Blumenthal was one of those who attempted to get supplies to the occupiers but was stopped by the opposition protesters from getting through to them. At the time, a number of activists were arrested for trying to throw food, sanitary products and other supplies to those inside the embassy.
In the ongoing case against him, the reporter is accused by Venezuelan opposition activist Naylet Pacheco of repeatedly kicking her in the stomach, a serious charge indeed if true, but there are a variety of reasons to doubt it, not least of which is the fact that authorities first dropped the charges and then reinstated them months later. It’s also somewhat strange that with so many cameras on the scene, multiple searches for video of the supposed attack yielded no results.
Although it is by no means as serious, many commentators in alternative media couldn’t help but compare what’s happening to Blumenthal with the ongoing trials of Wikileaks publisher Julian Assange. While so many mainstream American news outlets have cheered on the anonymous whistle-blowers who brought a likely quid pro quo between the current U.S. president and the leader of Ukraine to light, a publisher like Assange or a journalist like Max Blumenthal can’t expect the same sympathy if they dare to embarrass the wrong people or expose their lies.

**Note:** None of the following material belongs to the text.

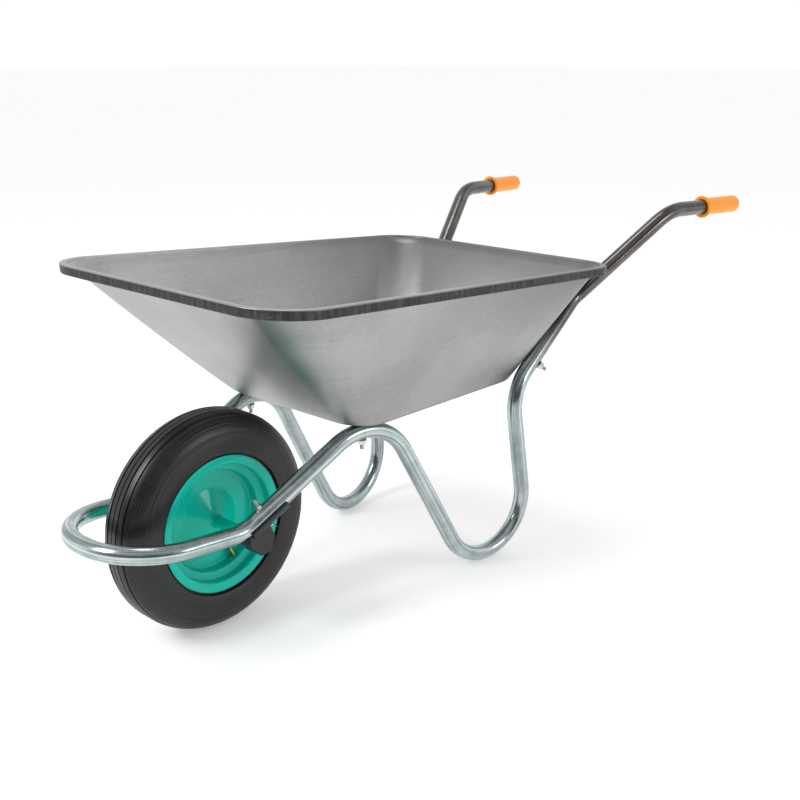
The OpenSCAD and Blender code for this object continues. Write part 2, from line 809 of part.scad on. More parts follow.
// ---------- the tray ----------
fold_turns = [0, 15, 30];
tray_rings = concat(
        [for (t = fold_turns) tray_ring(0, -floor_fold + fold_r * sin(t), fold_r * (1 - cos(t)))],
        [for (h = [0.0375, 0.3, 0.65, 1]) tray_ring(h, 0, h < 1 ? 0 : -3)],
        [tray_ring(1, 1.5, -tray_t)],
        [for (up = [-tray_t, -lip_h]) tray_ring(1, lip_w - tray_t, up)],
        [for (up = [-lip_h, -2.5]) tray_ring(1, lip_w, up)],
        [tray_ring(1, lip_w - 0.8, -0.8), tray_ring(1, lip_w - 2.5, 0)],
        [tray_ring(1, 1, 0), tray_ring(1, -tray_t + 0.5, -0.8), tray_ring(1, -tray_t, -3)],
        [for (h = [0.65, 0.3, 0.0375]) tray_ring(h, -tray_t, h * tray_t / 2)],
        [for (t = [30, 15, 0])
            tray_ring(0, -floor_fold + (fold_r - tray_t) * sin(t), tray_t + fold_r * (1 - cos(t)))]
    );
ring_size = len(tray_rings[0]);
ring_count = len(tray_rings);

module tray_shell()
{
    polyhedron(
        points = [for (r = tray_rings) each r],
        faces = concat(
            [[for (j = [0 : ring_size - 1]) j]],
            [[for (j = [ring_size - 1 : -1 : 0]) (ring_count - 1) * ring_size + j]],
            [for (i = [0 : ring_count - 2]) for (j = [0 : ring_size - 1])
                [i * ring_size + j, (i + 1) * ring_size + j, (i + 1) * ring_size + (j + 1) % ring_size]],
            [for (i = [0 : ring_count - 2]) for (j = [0 : ring_size - 1])
                [i * ring_size + j, (i + 1) * ring_size + (j + 1) % ring_size,
                    i * ring_size + (j + 1) % ring_size]]
        )
    );
}

module tray()
{
    color([0.75, 0.76, 0.77])
        placed()
            difference() {
                tray_shell();
                for (side = [-1, 1])
                    on_side(side) {
                        drilling(arch_top, [0, 0, 1], tray_bolt_d);
                        drilling(slope_mid, spot_out, tray_bolt_d);
                    }
            }
}

tray();
frame_tube();
grip_left();
grip_right();
axle_block_left();
axle_block_right();
bolt_front_left();
bolt_front_right();
bolt_rear_left();
bolt_rear_right();
washer_front_left();
washer_front_right();
washer_rear_left();
washer_rear_right();
nut_front_left();
nut_front_right();
nut_rear_left();
nut_rear_right();
block_bolt_left();
block_bolt_right();
block_washer_left();
block_washer_right();
block_nut_left();
block_nut_right();
tyre();
inner_tube();
rim_left();
rim_right();
axle();
valve_stem();
valve_cap();
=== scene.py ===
# %% [markdown]
# # A builder's wheelbarrow in Blender
#
# The barrow has six kinds of parts: a pressed steel tray, one long bent steel tube that is hoop,
# legs and handles in one, a pneumatic wheel on a painted rim, two plastic blocks that carry the
# axle, two grips, and the bolts that hold it all together. The sizes and the places of all of them
# are fixed by a CAD model, which is loaded first as a frame. This lesson puts a finely modelled
# piece in the place of most of its solids, and gives the others their finishes.

# %% Load the frame and keep its size
import math

import bmesh
import bpy
from mathutils import Matrix, Vector, noise


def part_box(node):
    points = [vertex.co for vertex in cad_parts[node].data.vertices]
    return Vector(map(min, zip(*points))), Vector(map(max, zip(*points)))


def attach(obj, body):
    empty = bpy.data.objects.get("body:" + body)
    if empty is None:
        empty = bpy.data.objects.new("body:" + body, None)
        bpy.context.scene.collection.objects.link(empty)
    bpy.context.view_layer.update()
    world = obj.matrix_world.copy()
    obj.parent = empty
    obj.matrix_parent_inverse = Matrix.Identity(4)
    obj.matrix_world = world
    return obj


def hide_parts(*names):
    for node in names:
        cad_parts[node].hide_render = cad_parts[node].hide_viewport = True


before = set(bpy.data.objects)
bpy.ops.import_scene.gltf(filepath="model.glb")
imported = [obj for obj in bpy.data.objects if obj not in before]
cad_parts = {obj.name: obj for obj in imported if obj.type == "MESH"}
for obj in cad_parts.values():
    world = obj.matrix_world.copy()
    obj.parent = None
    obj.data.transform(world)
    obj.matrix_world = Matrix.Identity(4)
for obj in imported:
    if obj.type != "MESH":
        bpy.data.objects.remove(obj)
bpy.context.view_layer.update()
MM = 0.001
TURN = 2 * math.pi
axle_low, axle_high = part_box("axle")
axle_x = (axle_low[0] + axle_high[0]) / 2
axle_z = (axle_low[2] + axle_high[2]) / 2
print("axle at", round(axle_x, 5), round(axle_z, 5))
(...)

One can agree or disagree with some of the opinions the reporter has expressed in his writing but what makes him and his Grayzone peers somewhat exceptional is that they admit their biases in a way that mainstream journalists mostly do not, with so many of the latter pretending to meet the impossible standard of pure objectivity. Although the antics of the current occupant of the White House are immensely distracting and the issue of free speech has been hijacked by conservatives to allow them to attack the marginalized, the way Blumenthal’s arrest was handled should send a chill down our collective spines because it shows a widening war on left-wing journalists and whistle-blowers that is remarkably resilient to changes in government.